Williams had them all by now, even Ryan, still facing his computer but with his hands still and his head down, listening.

“Georg looks out at all of us. He’s got a sheet of paper full of typewritten notes. Dodd’s at the back of the room leaning against a bookshelf when Georg smiles, bends over like he’s bowing, then drops sweatpants and gotchies to his ankles and straightens up. His pecker is hanging six feet from Chantal’s face—”

“What the hell!” Vertesi exclaimed.

“Exactly. He starts to read this manifesto—all the world’s problems would be solved if we could see each other’s privates in public—but it’s hard to hear him because he’s drowned out by the girls, who are covering their mouths, laughing or screaming these horror-movie screams, and the guys yelling stupid shit from behind. Miss Dodd launches herself off the bookcase, hollerin’ something I can’t remember, and the bookcase topples over as she’s running between the desks, and Georg is reading somethin’ I can’t hear and everyone’s looking at his dick hanging there. Dodd slams into him and gets slapped in the face by it as she’s pullin’ up his sweatpants.

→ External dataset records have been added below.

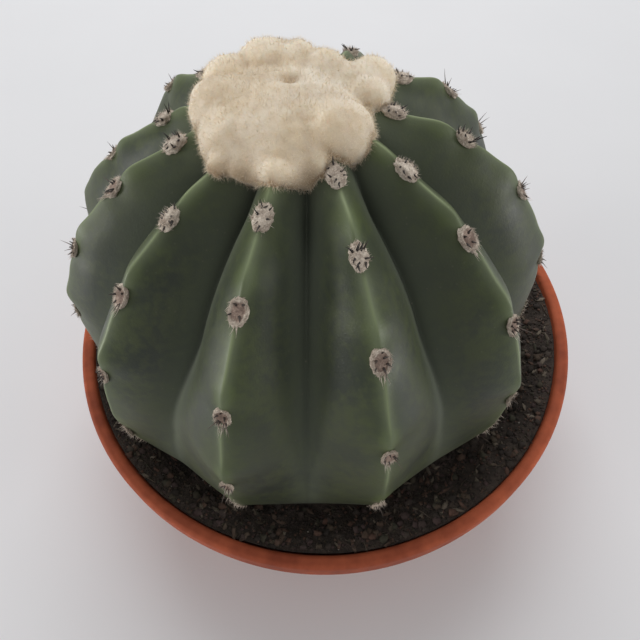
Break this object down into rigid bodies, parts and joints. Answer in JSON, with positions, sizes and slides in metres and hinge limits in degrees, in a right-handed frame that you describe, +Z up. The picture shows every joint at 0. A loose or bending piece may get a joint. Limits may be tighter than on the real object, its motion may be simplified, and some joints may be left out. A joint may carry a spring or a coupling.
{
  "type": "potted turks cap cactus",
  "caption": "Globe cactus with broad upright ribs, spined areoles and a cream wool cap on its crown, growing in soil in a shallow clay-coloured bowl.",
  "frame": {"origin": "centre of the bowl's flat underside, on the surface it stands on", "axes": "+Z up, -Y towards the side that faces the viewer, +X to the viewer's right"},
  "size_m": [0.18, 0.18, 0.1636],
  "materials": {
    "terracotta": "matt fired clay",
    "soil": "dark crumbly peat",
    "cactus_skin": "waxy green skin",
    "wool": "dense cream wool"
  },
  "bodies": {
    "root": {"pot": "terracotta", "soil": "soil", "cactus_body": "cactus_skin", "wool_cap": "wool"}
  },
  "joints": []
}
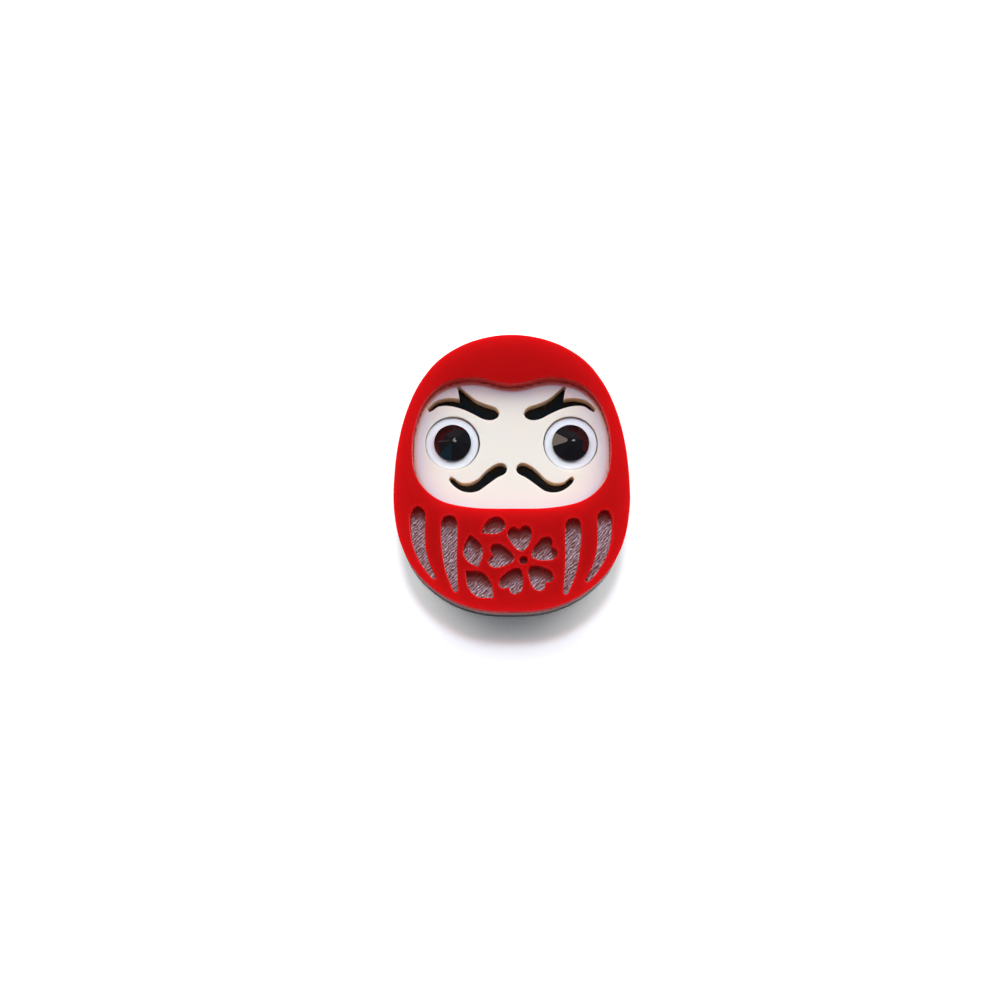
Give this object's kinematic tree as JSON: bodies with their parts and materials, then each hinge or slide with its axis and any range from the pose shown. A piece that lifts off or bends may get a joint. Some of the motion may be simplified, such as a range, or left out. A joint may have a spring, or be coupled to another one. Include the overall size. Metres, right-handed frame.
{
  "type": "daruma brooch",
  "caption": "Flat daruma doll brooch of layered acrylic sheet with a cut-out face, crystal eyes that are put on one at a time, and a safety bar pin on its back.",
  "frame": {"origin": "centre of the bar pin's flat rear face, where the cloth lies when the brooch is worn", "axes": "+X to the viewer's right, +Y away from the face, out of the back towards the cloth, +Z towards the head"},
  "size_m": [0.0408, 0.0164, 0.0488],
  "materials": {
    "red_acrylic": "polished opaque red acrylic sheet with satin cut edges",
    "cream_acrylic": "opaque cream acrylic sheet, its laser-cut walls browned by heat",
    "glitter_acrylic": "silver glitter acrylic with fine slanting foil streaks",
    "black_acrylic": "polished opaque black acrylic",
    "white_acrylic": "gloss cold white",
    "black_crystal": "faceted jet black crystal",
    "nickel_steel": "nickel-plated stamped steel, tumbled bright",
    "nickel_wire": "nickel-plated drawn steel wire"
  },
  "bodies": {
    "brooch": {"front_plate": "red_acrylic", "face_plate": "cream_acrylic", "glitter_plate": "glitter_acrylic", "back_plate": "black_acrylic", "eye_disc_left": "white_acrylic", "eye_disc_right": "white_acrylic", "pin_bar": "nickel_steel", "hinge_rivet": "nickel_steel"},
    "stem": {"pin_stem": "nickel_wire"},
    "catch": {"catch_sleeve": "nickel_steel"},
    "left_eye": {"eye_stone_left": "black_crystal"},
    "right_eye": {"eye_stone_right": "black_crystal"}
  },
  "joints": [
    {"name": "pin_swing", "type": "hinge", "parent": "brooch", "child": "stem", "pos_m": [-0.0126, 0.0042, 0], "axis": [0, 0, 1], "range_deg": [0, 80]},
    {"name": "catch_turn", "type": "hinge", "parent": "brooch", "child": "catch", "pos_m": [0.0125, 0.0042, 0], "axis": [1, 0, 0], "range_deg": [0, 100]},
    {"name": "left_eye_lift", "type": "slide", "parent": "brooch", "child": "left_eye", "axis": [0, -1, 0], "range_m": [0, 0.01]},
    {"name": "right_eye_lift", "type": "slide", "parent": "brooch", "child": "right_eye", "axis": [0, -1, 0], "range_m": [0, 0.01]}
  ]
}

“Georg is as calm as can be—he just keeps reading. Somebody’s yellin’, ‘Ho-ly-shit-fuck-no-way!’ behind me and Dodd tears Georg off the chair, and it goes skidding across the floor and smashes a plaster bust of Shakespeare that was sitting like a shrine on the table by the window, and
wham
—they’re out the door and gone.”

“So what happened?”

“So, the paper he was reading from fell at my feet. There’s pande-fuckin’-monium breaking loose in the room and I’m sitting there reading this manifesto. He wanted us to understand that power comes from the groin—all subjugation, all violence, all rape, all of everything that’s evil. He had this whole thing mapped out.

At the end of it he was going to ask that we all stand up and take our clothes off—even Miss Dodd!”